Like Chandra, Connor (1996 ) is concerned with conceptual clarity, and uses the concepts of nation and state to demonstrate conceptual ambiguity. He notes that while scholars understand the differences (or at least articulate that they do) between nation and state, they still confuse the concepts in scholarship. This creates significant problems, as the state is a tangible, geographically-delimited phenomenon and the other is intangible, fluid, and geographically-ambiguous. They are concepts which often coincide, though often not neatly and certainly not necessarily. And, as such, scholars need to tread carefully when utilizing the concepts in relation to one another. Connor explores the origins of nationhood, and identifies some very useful markers. He particularly focuses on the perception of group members, noting that actual common descent is less important than perceived common descent. This perception is often quite powerful, and revealed in nation-building agendas such as those of the Chinese Communist Party and Bismarck’s German unification. Because such projects have been so successful, nation-building has become synonymous with state-building and, Connor argues, few seem to notice that this is problematic. Connor notes that in 1971, only nine percent of states in the international system were completely coincident with nations (p. 39). The confusion between the two, is revealed in the fact that nationalism has come to mean loyalty to state, rather than to group. Connor notes, “scholars had failed to inquire how many cases there have been where fanatical devotion to a state has arisen in the absence of a popular conception of the state as the state of one’s particular nation” (p. 42).

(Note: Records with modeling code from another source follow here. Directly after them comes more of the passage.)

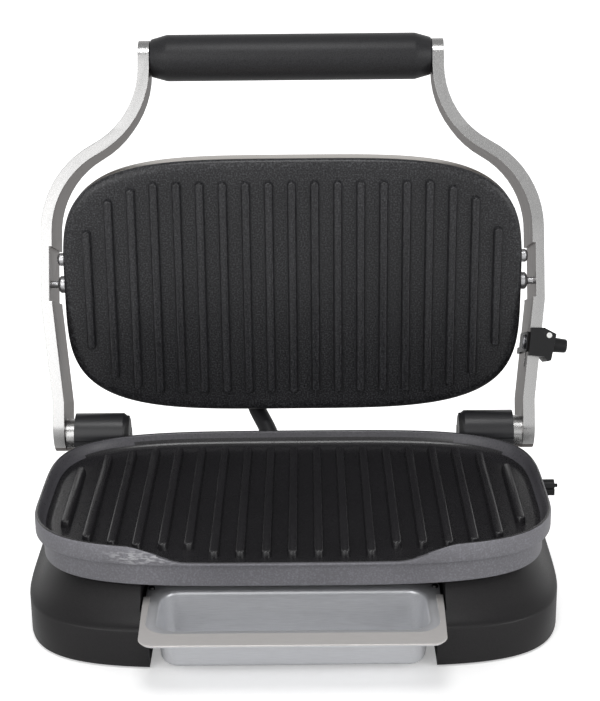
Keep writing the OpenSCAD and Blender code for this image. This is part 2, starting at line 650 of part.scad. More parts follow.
base_housing();
base_cover();
foot(left, front);  // foot_front_left
foot(right, front);  // foot_front_right
foot(left, rear);  // foot_rear_left
foot(right, rear);  // foot_rear_right
base_screw(left, front);  // base_screw_front_left
base_screw(right, front);  // base_screw_front_right
base_screw(left, rear);  // base_screw_rear_left
base_screw(right, rear);  // base_screw_rear_right
plate_skirt();
lower_plate();
lower_element();
lower_reflector();
lower_thermostat();
thermal_fuse();
hinge_housing(left);  // hinge_housing_left
hinge_housing(right);  // hinge_housing_right
hinge_pin(left);  // hinge_pin_left
hinge_pin(right);  // hinge_pin_right
side_keeper();
keeper_rivet();
mains_gland();
lead_gland_base();
arm_left();
arm_right();
handle_grip();
handle_rod();
handle_screw(left);  // handle_screw_left
handle_screw(right);  // handle_screw_right
lid_lead();
lid_plate();
lid_cover();
lid_element();
lid_reflector();
lid_thermostat();
lid_bracket(left);  // lid_bracket_left
lid_bracket(right);  // lid_bracket_right
pivot_pin(left);  // pivot_pin_left
pivot_pin(right);  // pivot_pin_right
stop_pin(left);  // stop_pin_left
stop_pin(right);  // stop_pin_right
lead_gland_lid();
drip_tray();
tray_stud(left);  // tray_stud_left
tray_stud(right);  // tray_stud_right
adjuster_block();
adjuster_plate();
index_dot();
adjuster_knob();
adjuster_screw();
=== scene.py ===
# %% [markdown]
# # Indoor contact grill with its lid open
#
# The grill has two ribbed, non-stick plates. The lower one sits on a dark base
# with a drip tray, and the upper one hangs between the arms of a silver bail.
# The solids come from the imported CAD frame, so every piece here is made in the
# frame's own place. Sizes are in millimetres, and a matrix takes them to metres.

# %% Load the frame
import json
import math
import bmesh
import bpy
from mathutils import Matrix, Vector


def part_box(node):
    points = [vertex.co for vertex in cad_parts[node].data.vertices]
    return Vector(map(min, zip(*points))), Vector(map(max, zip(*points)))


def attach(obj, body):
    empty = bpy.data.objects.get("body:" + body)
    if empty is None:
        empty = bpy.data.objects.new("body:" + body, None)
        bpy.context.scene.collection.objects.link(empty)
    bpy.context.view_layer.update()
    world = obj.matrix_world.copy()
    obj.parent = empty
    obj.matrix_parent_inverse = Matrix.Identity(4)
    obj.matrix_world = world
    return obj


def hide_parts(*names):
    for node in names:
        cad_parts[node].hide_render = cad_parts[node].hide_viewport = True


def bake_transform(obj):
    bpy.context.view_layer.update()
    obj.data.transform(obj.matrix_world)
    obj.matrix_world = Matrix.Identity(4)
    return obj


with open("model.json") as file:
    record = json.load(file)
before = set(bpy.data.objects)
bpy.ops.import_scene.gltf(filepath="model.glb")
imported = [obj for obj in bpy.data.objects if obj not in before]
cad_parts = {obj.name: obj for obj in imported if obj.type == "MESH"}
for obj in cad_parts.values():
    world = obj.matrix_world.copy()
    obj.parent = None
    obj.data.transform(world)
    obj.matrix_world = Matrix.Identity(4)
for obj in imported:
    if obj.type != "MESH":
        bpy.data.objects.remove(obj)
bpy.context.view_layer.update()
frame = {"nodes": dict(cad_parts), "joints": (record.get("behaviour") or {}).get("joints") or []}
nodes = frame["nodes"]
joints = {joint["name"]: joint for joint in frame["joints"]}

# %% [markdown]
# ## Where things are
#
# The CAD draws the grill about three places: the middle of the lower plate, the
# hinge of the bail and the lid's pivots. The same three make matrices here, so
# that a piece can be drawn upright in millimetres and then put in its place.
# Turning each finished object would do too, but a pattern in its material would
# then turn with it, so the place goes into the mesh instead. The ribs are the
# middle of the drawing, and the plate's outline lies 2 mm in front of them.

# %% The three places
MM = 0.001
LEAN = math.radians(20.6)
PLATE_Y = -2
plate_low, plate_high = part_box("lower_plate")
lid_low, lid_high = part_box("lid_plate")
hinge = Vector(joints["arm_lift"]["pos_m"])
pivot = Vector(joints["lid_tilt"]["pos_m"])
plate_middle = (plate_low + plate_high) / 2
middle = Vector((plate_middle.x, plate_middle.y - PLATE_Y * MM, 0))
IN_PLACE = Matrix.Identity(4)
TO_METRES = Matrix.Scale(MM, 4)
BASE = Matrix.Translation(middle) @ TO_METRES
ARM = Matrix.Translation((middle.x, hinge.y, hinge.z)) @ Matrix.Rotation(-LEAN, 4, "X") @ TO_METRES
LID = Matrix.Translation((middle.x, lid_low.y, pivot.z)) @ Matrix.Rotation(math.pi / 2, 4, "X") @ TO_METRES
print("middle of the ribs:", [round(v, 4) for v in middle])
print("lid plate:", [round(v / MM, 1) for v in lid_high - lid_low], "mm")

# %% [markdown]
# ## Camera
#
# The photograph was taken from a little above and in front, with a long lens.
# A camera could be turned by eye, but its place was fitted to the ends of the
# ribs on both plates, which gives the lens as well. The lens is written for the
# picture's height, which is its longer side.

# %% Camera
CAMERA_AT = (10.1, -988.3, 505.9)
PITCH, YAW, ROLL = 0.33686, -0.00494, -0.01032
LENS_PIXELS, PICTURE_HEIGHT, SENSOR_HEIGHT = 1700, 701, 36

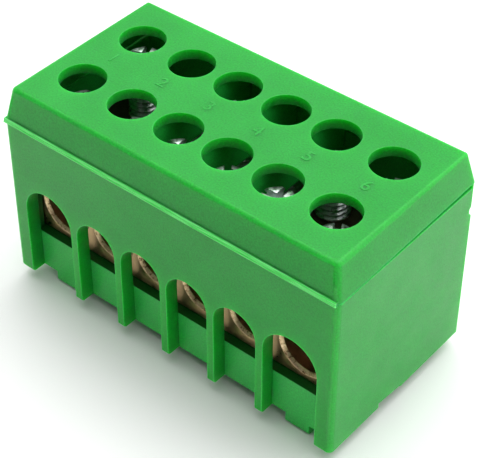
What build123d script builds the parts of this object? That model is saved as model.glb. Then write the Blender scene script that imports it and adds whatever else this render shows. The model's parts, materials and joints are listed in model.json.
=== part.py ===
from build123d import *
import os

# Two-row terminal block in an insulating moulding with a film-hinged lid.
# Millimetres. X runs along the block, the hinge is on the -Y side and Z is up.
# Z = 0 is the lower rim of the moulding, which seats on the mounting plate.
# The four snap feet reach below it, through the plate.

# Wire entries: the arches in the moulding set the pitch of the columns
SMALL_ARCH_RADIUS = 4.25
LARGE_ARCH_RADIUS = 5.25
RIB = 1.5
END_LEG = 3.3
ARCH_Z = 15.0
ENTRY_DEPTH = 4.25
RECESS_DEPTH = 2.75

# Brass bar
SMALL_BORE_RADIUS = 4.1
LARGE_BORE_RADIUS = 4.85
BORE_Z = 14.75
BORE_CHAMFER = 0.55
BAR_DEPTH = 27.0
BAR_HEIGHT = 15.5
BAR_END_WALL = 1.65
BAR_CLEARANCE = 0.1
BAR_EDGE = 0.3
BAR_GUIDE = 0.9

# Clamp screws, M6, set back from the long faces of the bar
SCREW_SETBACK = 6.2
SCREW_RADIUS = 2.95
THREAD_CLEARANCE = 0.05
SCREW_LENGTH = 14.0
SLOT_WIDTH = 1.15
SLOT_DEPTH = 1.5
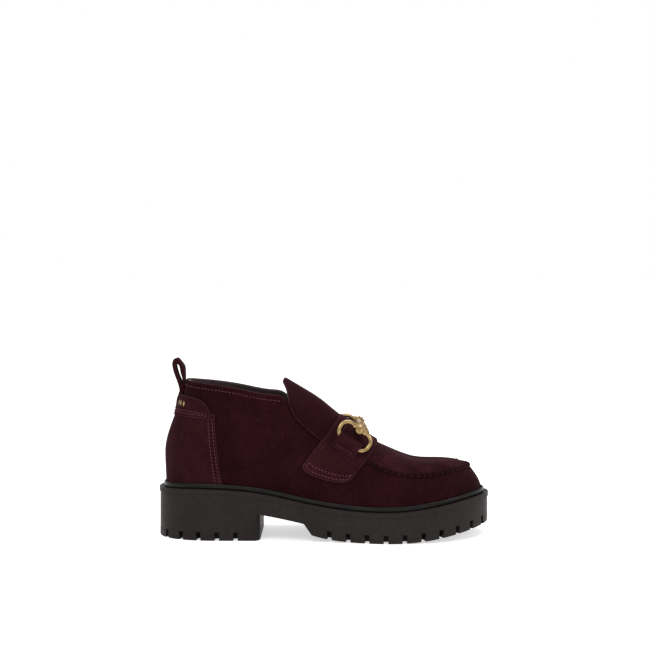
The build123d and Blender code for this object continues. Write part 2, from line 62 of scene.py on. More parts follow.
# ---------------------------------------------------------------- the last's surface, in millimetres
# Ribs of the last, from the heel's back round the lateral side, the toe and the medial side:
# outsole edge x and y, how far the rib's top leans in, the height of its top, and its bulge.
RIBS = [
    (-143.2, 0.0, 16.7, 135.0, 1.3),
    (-138.2, -17.0, 14.7, 134.8, 1.3),
    (-124.0, -29.5, 9.5, 134.0, 1.4),
    (-105.0, -35.0, 4.5, 132.4, 2.0),
    (-75.0, -36.0, 3.2, 128.4, 2.8),
    (-46.0, -37.0, 4.6, 123.2, 2.8),
    (-34.0, -38.0, 6.0, 119.5, 2.6),
    (-20.0, -39.3, 8.0, 101.0, 2.5),
    (-5.0, -41.0, 9.5, 92.0, 2.4),
    (28.0, -45.6, 9.2, 69.5, 1.6),
    (58.0, -49.0, 8.6, 56.8, 0.8),
    (85.0, -47.0, 9.0, 54.2, 0.6),
    (110.0, -38.5, 9.6, 56.2, 0.5),
    (130.0, -23.5, 10.2, 57.8, 0.5),
    (141.5, -6.0, 11.2, 58.0, 0.5),
    (142.9, 8.0, 11.2, 58.0, 0.5),
    (137.0, 22.0, 10.4, 58.0, 0.5),
    (124.0, 35.5, 10.2, 57.2, 0.5),
    (106.0, 43.6, 9.8, 55.8, 0.5),
    (84.0, 48.0, 9.4, 54.4, 0.6),
    (58.0, 48.4, 8.8, 56.8, 0.8),
    (28.0, 43.0, 9.2, 69.5, 1.6),
    (-5.0, 37.0, 7.6, 92.0, 2.4),
    (-20.0, 34.8, 5.6, 101.0, 2.5),
    (-34.0, 33.6, 3.4, 119.5, 2.6),
    (-46.0, 33.2, 2.4, 123.2, 2.8),
    (-75.0, 33.6, 2.0, 128.4, 2.8),
    (-105.0, 34.2, 4.0, 132.4, 2.0),
    (-124.0, 29.4, 9.5, 134.0, 1.4),
    (-138.2, 17.0, 14.7, 134.8, 1.3),
]

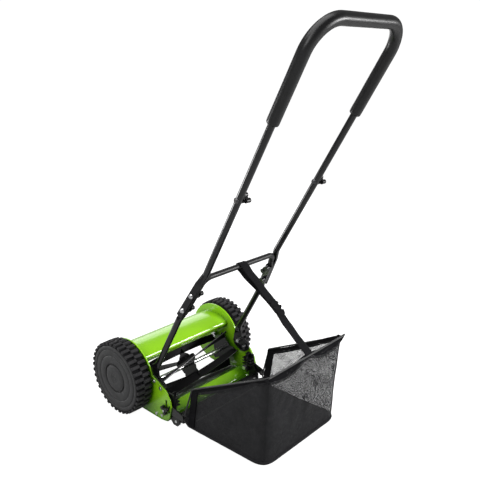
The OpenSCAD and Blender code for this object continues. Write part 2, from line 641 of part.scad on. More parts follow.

Work that I’ve recently done with Saul Newman (2009, manuscript form) demonstrates the concept of nation is by no means necessarily synonymous with salient group cleavages within societies, particularly ones riven by group conflict. For example, in Israel, survey data consistently indicate that religious Jews consistently self-identify as “Jewish,” where secular Jews self-identify as “Israeli.” In Northern Ireland, Catholics identify as “Irish,” and Protestants variously self-identify as “Northern Irish,” “British,” or as “Ulster.” This demonstrates both the complexity of national self-identification, as well as whether nation, state, or something else serves as the most relevant cleavage within any society. The cross-cutting nature of religion, religiosity, and national allegiance suggests that Connor is correct in stating “ethnicity is, if anything, even more definitionally chameleonic than nation” (p. 43, original emphasis).
Gellner (1996 ) begins with the proposition that only literate individuals have the necessary basics in place to claim and exercise their rights. Extending this, nations create systems through which to educate individuals on the legitimate forms of citizenship and rights. Only an entity on the scale of the nation can enforce a system that produces a body of legitimized citizenship, and it is typically generate through an educational system. Thus, for Gellner, nationhood is not latent and then evenutally realized (or not), but rather it is wholly created by a nationalism forged by entrepreneurs. For peripheral societies in the modernizing world, the constructed nation creates cultural uniformity, which is itself a bulwark against the currents and eddies of the globalizing world-economy. Gellner concisely captures his position thusly, “Nations as a natural, God-given way of classifying men, as an inherent though long-delayed political destiny, are a myth; nationalism which sometimes takes pre-existing cultures and turns them into nations, sometimes invents them, and often obliterates pre-existing cultures: that is a reality, for better or worse, and in general an inescapable one” (1996 : 63-64).
Nairn (1996 ), Hobsbawm (1996 ), and Brass (1996 ) also argue that there is nothing natural about nationalism, and that we must look to political and economic processes that created nations and nationalism and the conditions that made such nation-creation possible. Nairn argues that nationalism is a distinctive form of group identity that emerged in the early nineteenth century, as a response to the “wheels of commerce.” He explains nationalism as “folklore,” and “a sort of adolescence of all societies” (p. 71). Perhaps what is problematic about nationalism, in Nairn’s reading, is not that it exists – indeed, it serves as a useful “commodity” for identity. Hobsbawm points to the various inventions that sustain nationhood: primary education, public ceremonies, monuments, manifestos, flags and other symbols of shared history, identity, and commitment to group. For Hobsbawm, it is these pillars of nationalism that perpetuate the national myth, and provide easy and coercive mechanisms for individuals to align their national affinity. Anderson (1996 ) argues that the rise of the printing press empowered strongmen the ability to construct, disseminate, access and enforce shared identity.
Ultimately, Brass (1996 ) may have the most useful path forward for political scientists. He identifies useful elements within the primordialist repertoire, which provide an “easy affinity” with others of similar backgrounds (p. 83). However, these primordial elements pose a problematic in the extent to which they vary (sometimes widely) between members of the same putative group (mixed lineage, language, and knowledge, even if overlapping). Further, Brass points out that even when a strong core of culture exists within a people, it might not have much utility in predicting or understanding the behavior and organization of its individual members. Ultimately, Brass argues for a constructivist approach, merging the sticky aspects of primordialism, such as language, religion, and kinship. This, ultimately, is where constructivism appears to hold much explanatory promise – acknowledging the relevance of the phenomena that individuals are born into or cannot easily divest, while exploring how social and political processes shape and are shaped by identity and to what ends.